The Galaxy Note 7, which launches later this month, is the pinnacle of the new design language pioneered by the Galaxy S6. It's two identical pieces of curved glass fused together into a perfectly symmetrical, damn good-looking phone. On top of that, it has all the high-end specs you'd expect from a flagship phone, including water resistance, expandable storage, and a camera that has yet to be beaten by any other device.

hong yeo senior designer at samsung
Hong Yeo. Samsung
In a year and a half, Samsung went from a company that was heavily criticized for cribbing Apple's ideas to one that ultimately leapfrogged its rival's designs. (Samsung will probably stay on top for at least another year too. If the rumors hold true, the iPhone 7 will look very similar to the iPhone 6s.) 

What may seem like an overnight transition to outsiders, has actually been years in the making, Hong Yeo, Samsung's lead designer for the Galaxy Note 7 told Tech Insider in an interview this week. 

Yeo has a unique background for someone who now designs smartphones for a living. Before Samsung, he was designing supercars at McLaren. His first major project was the Galaxy S6, and he and the rest of the team at Samsung's international design studio have been iterating and improving on that base design ever since. 

"A normal customer feels like we just started the S6, but we've been preparing for the S6 for a very long time," Yeo said.
"We've always had that technology and those materials, but we really wanted to perfect and wait for the right time to bring it into market. The S6 was the transformation when everything met together. The new Note is when we really perfected and refined that whole process."
The standout design feature on Samsung's phones today is that curved screen. It doesn't add much functionality to the device — there are some software tricks like displaying a colored light on the curve when you get a phone call — but Yeo said it's not just there to look pretty either.

"A mobile phone is more than something you look at. You touch and use it every day. We wanted to improve that grip level, and the curved display allows us to have that perfect grip," Yeo said. "When people hold it for the first time they're surprised by how smooth and seamless it is."
He's right. I've been lugging an iPhone 6 Plus around for almost two years now, and it feels like a brick compared to the Galaxy Note 7. There's so much included in a tight package that you don't even realize you're using a phablet-sized device.
In fact, Yeo says early test units of the Note 7 were sometimes confused with the S7 (which has a smaller screen) because of its small footprint and comfortable grip. Since the phone is built with the same piece of glass from front to back, it feels like it almost melts into your hand or becomes invisible in your pocket.
"We were questioning every surface, questioning every edge," Yeo said. "That was the key highlight of the design. Perfect symmetry from front to back is really hard to do, especially with the curved glass."
Before the design team begins a new project, Yeo said they go on what they call "inspirational trips" around the world, talking to customers in focus groups or even quizzing passersby on the street to get feedback and figure out upcoming design trends. 
And that feedback from customers often shows up in future devices. With the Galaxy S6, Samsung had to eliminate features like water resistance and removable storage in order to achieve the design it wanted, prompting a sort of mini revolt among its most loyal users. Yeo says the design team took that feedback seriously, and was able to add water resistance and removable storage back in this generation of phones without compromising on the design.

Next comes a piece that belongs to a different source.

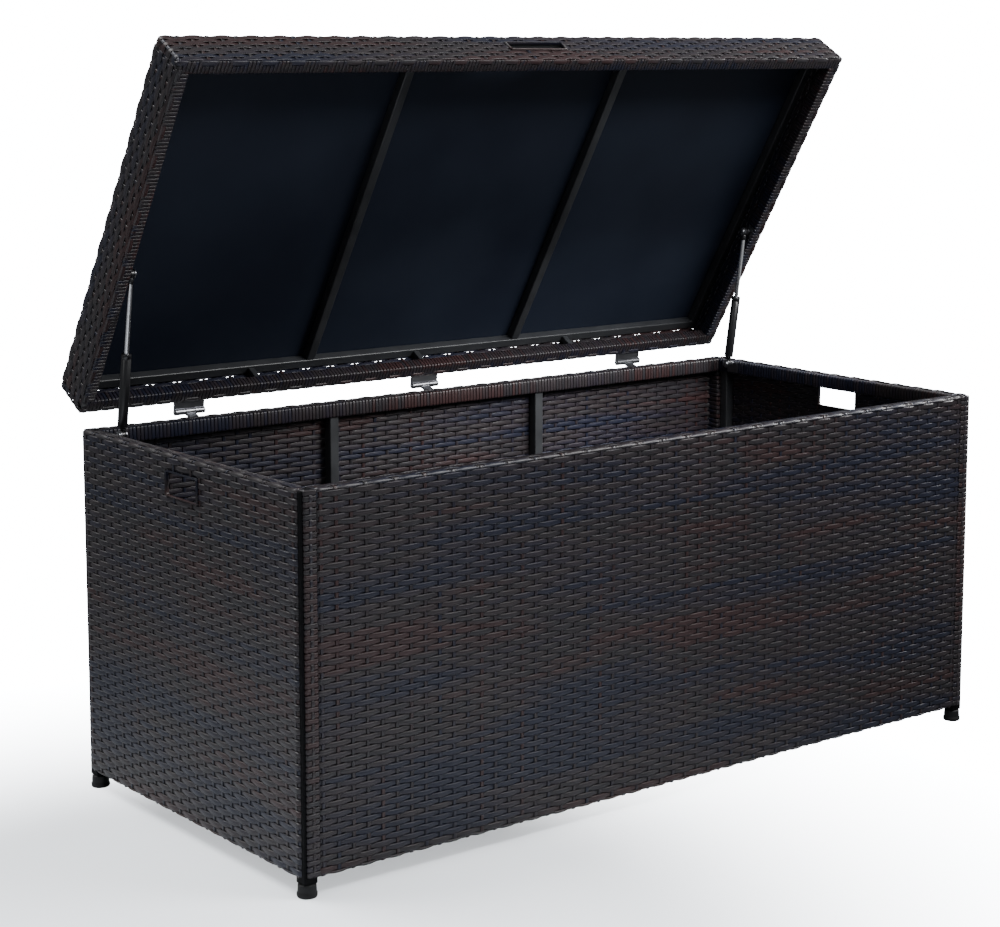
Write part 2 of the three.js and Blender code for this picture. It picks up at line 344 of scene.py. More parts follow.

"We're users ourselves," Yeo said. "We can understand the feedback and relate to the feedback. But sometimes it takes time. We want to make sure everything works and is produceable."

Note 7 back Antonio Villas-Boas/Tech Insider: "That's perhaps the biggest change in Samsung's design philosophy that Yeo credits for the team's breakthroughs so far." There's more collaboration within the company, but they still maintain their tradition of listening to outsiders and giving them what they want.

Those on the design team didn't all start as smartphone designers. Like Yeo, they have various backgrounds like architecture and industrial design.

"There's a global pool of talent," Yeo said. "Design director Jacob Lee wanted it to be global. I think it's that change that I noticed since I joined and how we perceived this device and approached design differently." 

It's not just the outside of the phone that's seen a big improvement in design. Samsung has also cleaned up its TouchWiz user interface, a modification of Android, to be easier to use and more streamlined. Yeo says this is a result of the software and hardware design teams working together.

But it's still not perfect. In the US, Samsung's agreements with wireless carriers means it has to pre-load its phones with a lot of extra software that weighs down the streamlined experience. (Buy a phone from Verizon, and you get loads of Verizon apps you'll probably never use, for example.) Apple seems to be the only company that's been able to skirt those kind of carrier restrictions.

Samsung also has a poor record updating the software on its phones with new features, so there's always a risk your phone this year will miss out on new features next year.
Still, Samsung's efforts in design are paying off. After watching its mobile business shrink for a few years, it's now growing again, thanks largely to the success of the Galaxy S7. According to the research firm Kantar, the Galaxy S7 even outsold the iPhone 6s in the US during its first three months on the market. And reviews of the latest crop of devices have been universally positive.

After spending a short time with the Note 7, I can tell it already feels like another winner.
"Overall, it's a very unique product from a design standpoint," Yeo said. "It can't be something left out in the cold. It's almost an emotional product. We're constantly trying to improve that connection."